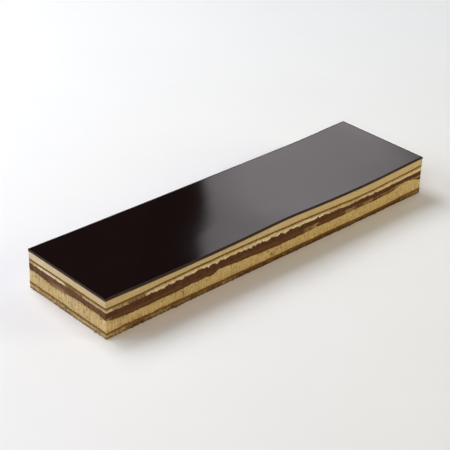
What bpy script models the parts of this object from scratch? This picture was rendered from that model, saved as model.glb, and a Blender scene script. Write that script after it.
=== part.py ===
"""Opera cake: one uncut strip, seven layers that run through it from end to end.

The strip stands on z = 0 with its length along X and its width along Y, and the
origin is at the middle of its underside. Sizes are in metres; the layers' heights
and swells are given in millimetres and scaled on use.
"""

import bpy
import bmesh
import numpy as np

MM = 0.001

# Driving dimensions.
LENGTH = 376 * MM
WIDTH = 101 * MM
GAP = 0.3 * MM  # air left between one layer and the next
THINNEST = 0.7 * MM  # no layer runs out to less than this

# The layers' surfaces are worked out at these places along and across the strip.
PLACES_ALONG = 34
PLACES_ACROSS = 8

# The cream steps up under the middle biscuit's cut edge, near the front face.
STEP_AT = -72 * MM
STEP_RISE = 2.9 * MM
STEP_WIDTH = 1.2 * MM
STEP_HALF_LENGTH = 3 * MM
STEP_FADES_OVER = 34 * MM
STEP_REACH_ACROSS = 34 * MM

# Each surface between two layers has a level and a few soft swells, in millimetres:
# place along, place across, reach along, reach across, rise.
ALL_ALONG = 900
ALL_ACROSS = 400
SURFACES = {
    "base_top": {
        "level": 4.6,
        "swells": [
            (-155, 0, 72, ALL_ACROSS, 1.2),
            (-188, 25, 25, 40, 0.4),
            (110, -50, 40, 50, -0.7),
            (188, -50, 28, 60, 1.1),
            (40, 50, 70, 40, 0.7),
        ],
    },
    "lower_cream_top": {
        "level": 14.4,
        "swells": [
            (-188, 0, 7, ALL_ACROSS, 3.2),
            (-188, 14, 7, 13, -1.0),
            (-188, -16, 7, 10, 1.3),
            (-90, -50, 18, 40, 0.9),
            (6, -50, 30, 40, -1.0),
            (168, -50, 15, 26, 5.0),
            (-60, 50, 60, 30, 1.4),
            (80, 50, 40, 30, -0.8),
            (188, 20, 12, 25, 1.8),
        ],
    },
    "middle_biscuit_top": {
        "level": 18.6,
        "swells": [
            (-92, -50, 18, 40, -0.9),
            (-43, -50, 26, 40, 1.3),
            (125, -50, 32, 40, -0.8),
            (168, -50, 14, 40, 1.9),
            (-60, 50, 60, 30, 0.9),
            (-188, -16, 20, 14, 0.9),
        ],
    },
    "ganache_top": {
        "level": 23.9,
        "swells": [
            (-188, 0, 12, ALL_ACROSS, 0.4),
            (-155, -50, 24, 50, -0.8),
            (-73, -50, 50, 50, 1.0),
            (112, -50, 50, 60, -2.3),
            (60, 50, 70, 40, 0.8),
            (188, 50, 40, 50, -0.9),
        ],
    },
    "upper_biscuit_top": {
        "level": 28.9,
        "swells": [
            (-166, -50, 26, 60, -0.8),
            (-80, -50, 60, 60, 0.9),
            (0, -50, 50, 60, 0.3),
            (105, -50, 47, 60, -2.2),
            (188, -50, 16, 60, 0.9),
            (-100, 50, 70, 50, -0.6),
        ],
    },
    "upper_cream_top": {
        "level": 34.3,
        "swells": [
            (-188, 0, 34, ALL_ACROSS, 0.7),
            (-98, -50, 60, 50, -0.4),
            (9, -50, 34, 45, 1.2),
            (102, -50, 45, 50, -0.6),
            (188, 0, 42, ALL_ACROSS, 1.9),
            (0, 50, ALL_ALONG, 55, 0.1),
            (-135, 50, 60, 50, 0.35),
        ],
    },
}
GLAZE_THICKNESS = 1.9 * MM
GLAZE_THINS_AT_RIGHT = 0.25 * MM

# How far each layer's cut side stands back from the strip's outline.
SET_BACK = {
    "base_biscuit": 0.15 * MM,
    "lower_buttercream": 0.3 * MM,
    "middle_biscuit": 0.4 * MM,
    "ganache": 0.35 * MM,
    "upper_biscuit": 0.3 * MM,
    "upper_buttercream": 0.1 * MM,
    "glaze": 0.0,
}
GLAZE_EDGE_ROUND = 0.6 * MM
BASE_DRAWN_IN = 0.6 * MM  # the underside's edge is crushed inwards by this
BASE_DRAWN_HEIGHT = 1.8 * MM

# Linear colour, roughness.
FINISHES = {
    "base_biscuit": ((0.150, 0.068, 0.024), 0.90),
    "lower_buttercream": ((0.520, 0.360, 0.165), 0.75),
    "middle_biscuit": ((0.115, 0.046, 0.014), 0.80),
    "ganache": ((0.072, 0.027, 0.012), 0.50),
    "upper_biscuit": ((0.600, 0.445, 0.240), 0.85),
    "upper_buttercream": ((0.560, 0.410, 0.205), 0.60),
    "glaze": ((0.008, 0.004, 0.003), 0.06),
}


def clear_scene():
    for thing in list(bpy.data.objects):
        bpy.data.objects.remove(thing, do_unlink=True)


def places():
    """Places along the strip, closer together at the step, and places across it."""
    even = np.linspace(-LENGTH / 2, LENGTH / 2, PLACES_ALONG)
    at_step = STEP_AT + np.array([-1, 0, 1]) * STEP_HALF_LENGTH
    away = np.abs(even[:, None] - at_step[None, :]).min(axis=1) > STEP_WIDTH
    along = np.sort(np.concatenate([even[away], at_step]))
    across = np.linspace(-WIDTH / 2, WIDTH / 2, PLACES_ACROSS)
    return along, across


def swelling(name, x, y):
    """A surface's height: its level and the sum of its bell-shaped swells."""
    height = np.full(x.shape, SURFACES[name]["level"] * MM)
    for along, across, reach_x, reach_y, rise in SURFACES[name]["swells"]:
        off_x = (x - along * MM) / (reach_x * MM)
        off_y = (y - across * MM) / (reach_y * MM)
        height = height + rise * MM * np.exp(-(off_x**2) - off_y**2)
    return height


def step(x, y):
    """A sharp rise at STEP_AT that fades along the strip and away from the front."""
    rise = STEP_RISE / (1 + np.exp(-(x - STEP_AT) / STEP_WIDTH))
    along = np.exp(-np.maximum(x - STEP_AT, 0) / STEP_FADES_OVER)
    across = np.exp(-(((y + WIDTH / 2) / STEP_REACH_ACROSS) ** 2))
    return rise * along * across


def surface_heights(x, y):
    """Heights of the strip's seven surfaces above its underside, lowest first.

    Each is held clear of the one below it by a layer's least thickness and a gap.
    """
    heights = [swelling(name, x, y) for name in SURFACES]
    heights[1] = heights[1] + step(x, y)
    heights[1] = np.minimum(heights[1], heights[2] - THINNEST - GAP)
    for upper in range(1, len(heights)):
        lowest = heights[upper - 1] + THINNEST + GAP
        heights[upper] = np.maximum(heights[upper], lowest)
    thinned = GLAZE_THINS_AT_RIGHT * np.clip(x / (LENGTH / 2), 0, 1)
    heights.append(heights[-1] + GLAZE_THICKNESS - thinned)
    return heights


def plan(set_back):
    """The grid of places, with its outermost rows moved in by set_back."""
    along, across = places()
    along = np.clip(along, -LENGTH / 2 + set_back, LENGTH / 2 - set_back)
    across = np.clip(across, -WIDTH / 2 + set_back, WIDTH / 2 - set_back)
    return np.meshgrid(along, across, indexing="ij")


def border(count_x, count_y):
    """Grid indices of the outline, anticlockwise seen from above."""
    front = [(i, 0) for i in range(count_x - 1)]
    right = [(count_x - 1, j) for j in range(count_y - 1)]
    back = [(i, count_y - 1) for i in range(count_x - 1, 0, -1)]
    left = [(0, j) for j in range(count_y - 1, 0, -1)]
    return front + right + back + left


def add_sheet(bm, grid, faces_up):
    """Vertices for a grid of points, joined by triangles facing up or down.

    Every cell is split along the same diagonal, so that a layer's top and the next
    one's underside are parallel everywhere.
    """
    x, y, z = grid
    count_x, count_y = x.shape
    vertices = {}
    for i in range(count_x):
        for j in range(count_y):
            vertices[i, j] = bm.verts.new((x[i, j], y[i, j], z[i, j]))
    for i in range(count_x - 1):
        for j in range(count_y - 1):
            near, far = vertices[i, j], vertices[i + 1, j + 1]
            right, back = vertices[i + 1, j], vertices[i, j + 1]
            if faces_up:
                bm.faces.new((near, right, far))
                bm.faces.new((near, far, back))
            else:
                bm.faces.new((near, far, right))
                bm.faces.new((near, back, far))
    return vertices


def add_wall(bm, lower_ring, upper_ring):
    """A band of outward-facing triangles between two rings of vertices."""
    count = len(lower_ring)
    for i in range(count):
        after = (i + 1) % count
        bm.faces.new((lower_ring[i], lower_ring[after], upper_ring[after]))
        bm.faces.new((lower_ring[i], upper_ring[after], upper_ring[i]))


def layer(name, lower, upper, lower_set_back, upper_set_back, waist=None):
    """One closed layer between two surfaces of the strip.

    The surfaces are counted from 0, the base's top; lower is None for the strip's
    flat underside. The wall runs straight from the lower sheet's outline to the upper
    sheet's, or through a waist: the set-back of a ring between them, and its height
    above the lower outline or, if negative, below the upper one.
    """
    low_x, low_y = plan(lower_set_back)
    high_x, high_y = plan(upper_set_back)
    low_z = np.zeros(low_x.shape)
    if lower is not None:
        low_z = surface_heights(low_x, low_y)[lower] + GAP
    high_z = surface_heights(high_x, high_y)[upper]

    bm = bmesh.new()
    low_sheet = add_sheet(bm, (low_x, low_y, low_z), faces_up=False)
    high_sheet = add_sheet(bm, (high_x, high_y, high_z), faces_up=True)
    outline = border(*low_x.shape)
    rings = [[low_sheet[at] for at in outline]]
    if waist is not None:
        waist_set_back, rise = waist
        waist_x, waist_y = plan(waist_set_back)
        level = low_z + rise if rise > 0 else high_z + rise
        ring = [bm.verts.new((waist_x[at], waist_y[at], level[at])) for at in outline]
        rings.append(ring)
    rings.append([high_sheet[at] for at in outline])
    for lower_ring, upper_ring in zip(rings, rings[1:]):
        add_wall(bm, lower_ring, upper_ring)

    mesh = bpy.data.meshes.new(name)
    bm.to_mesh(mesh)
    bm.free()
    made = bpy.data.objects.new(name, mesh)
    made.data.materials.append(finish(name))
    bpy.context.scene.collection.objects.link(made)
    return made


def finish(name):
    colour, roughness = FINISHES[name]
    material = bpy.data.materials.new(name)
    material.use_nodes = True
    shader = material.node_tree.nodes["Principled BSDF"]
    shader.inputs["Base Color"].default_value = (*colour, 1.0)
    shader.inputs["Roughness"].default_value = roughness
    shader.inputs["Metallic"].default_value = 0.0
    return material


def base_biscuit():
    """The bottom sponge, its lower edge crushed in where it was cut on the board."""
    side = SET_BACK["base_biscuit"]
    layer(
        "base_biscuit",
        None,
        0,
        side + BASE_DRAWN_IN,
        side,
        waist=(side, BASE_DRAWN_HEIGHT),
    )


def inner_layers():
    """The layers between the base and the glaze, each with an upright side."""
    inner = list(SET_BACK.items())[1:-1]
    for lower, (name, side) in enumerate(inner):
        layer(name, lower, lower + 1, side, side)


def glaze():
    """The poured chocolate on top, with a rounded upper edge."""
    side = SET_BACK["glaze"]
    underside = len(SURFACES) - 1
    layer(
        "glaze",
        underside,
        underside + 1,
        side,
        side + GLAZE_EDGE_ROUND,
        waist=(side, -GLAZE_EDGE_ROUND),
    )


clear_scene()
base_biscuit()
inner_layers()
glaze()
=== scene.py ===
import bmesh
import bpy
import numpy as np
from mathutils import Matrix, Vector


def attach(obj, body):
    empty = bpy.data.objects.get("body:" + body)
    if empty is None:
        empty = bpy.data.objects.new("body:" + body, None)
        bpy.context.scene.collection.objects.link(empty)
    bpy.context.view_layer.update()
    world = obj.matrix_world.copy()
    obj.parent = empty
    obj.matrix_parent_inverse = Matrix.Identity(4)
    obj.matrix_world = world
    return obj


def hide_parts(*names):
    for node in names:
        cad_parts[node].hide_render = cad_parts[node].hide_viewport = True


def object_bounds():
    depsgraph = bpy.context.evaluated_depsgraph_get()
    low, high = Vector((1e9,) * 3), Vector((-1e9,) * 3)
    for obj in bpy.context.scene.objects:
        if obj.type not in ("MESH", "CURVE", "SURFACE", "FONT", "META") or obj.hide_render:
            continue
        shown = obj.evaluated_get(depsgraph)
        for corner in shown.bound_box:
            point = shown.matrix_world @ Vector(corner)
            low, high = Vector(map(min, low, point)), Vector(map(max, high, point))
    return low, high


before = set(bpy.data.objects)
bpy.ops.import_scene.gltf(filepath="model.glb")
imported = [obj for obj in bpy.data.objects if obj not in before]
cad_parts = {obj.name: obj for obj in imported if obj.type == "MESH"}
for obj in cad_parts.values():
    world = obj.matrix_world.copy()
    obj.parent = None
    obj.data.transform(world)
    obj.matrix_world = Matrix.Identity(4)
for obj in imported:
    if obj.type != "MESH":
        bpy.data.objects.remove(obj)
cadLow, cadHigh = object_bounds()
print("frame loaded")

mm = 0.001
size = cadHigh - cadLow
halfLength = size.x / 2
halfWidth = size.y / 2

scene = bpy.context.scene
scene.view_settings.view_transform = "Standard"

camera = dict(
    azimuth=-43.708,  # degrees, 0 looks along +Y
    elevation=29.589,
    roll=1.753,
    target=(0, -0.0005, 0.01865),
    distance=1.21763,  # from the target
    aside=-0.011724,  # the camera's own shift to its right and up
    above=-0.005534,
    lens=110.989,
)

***

▶ _WORK TO DO_:
Nothing outside the span should appear: copy exactly from the line with "inner = list(SET_BACK.items())[1:-1]" through the line with "bpy.context.view_layer.update()".

▶ _TASK OUTPUT_:
    inner = list(SET_BACK.items())[1:-1]
    for lower, (name, side) in enumerate(inner):
        layer(name, lower, lower + 1, side, side)


def glaze():
    """The poured chocolate on top, with a rounded upper edge."""
    side = SET_BACK["glaze"]
    underside = len(SURFACES) - 1
    layer(
        "glaze",
        underside,
        underside + 1,
        side,
        side + GLAZE_EDGE_ROUND,
        waist=(side, -GLAZE_EDGE_ROUND),
    )


clear_scene()
base_biscuit()
inner_layers()
glaze()
=== scene.py ===
import bmesh
import bpy
import numpy as np
from mathutils import Matrix, Vector


def attach(obj, body):
    empty = bpy.data.objects.get("body:" + body)
    if empty is None:
        empty = bpy.data.objects.new("body:" + body, None)
        bpy.context.scene.collection.objects.link(empty)
    bpy.context.view_layer.update()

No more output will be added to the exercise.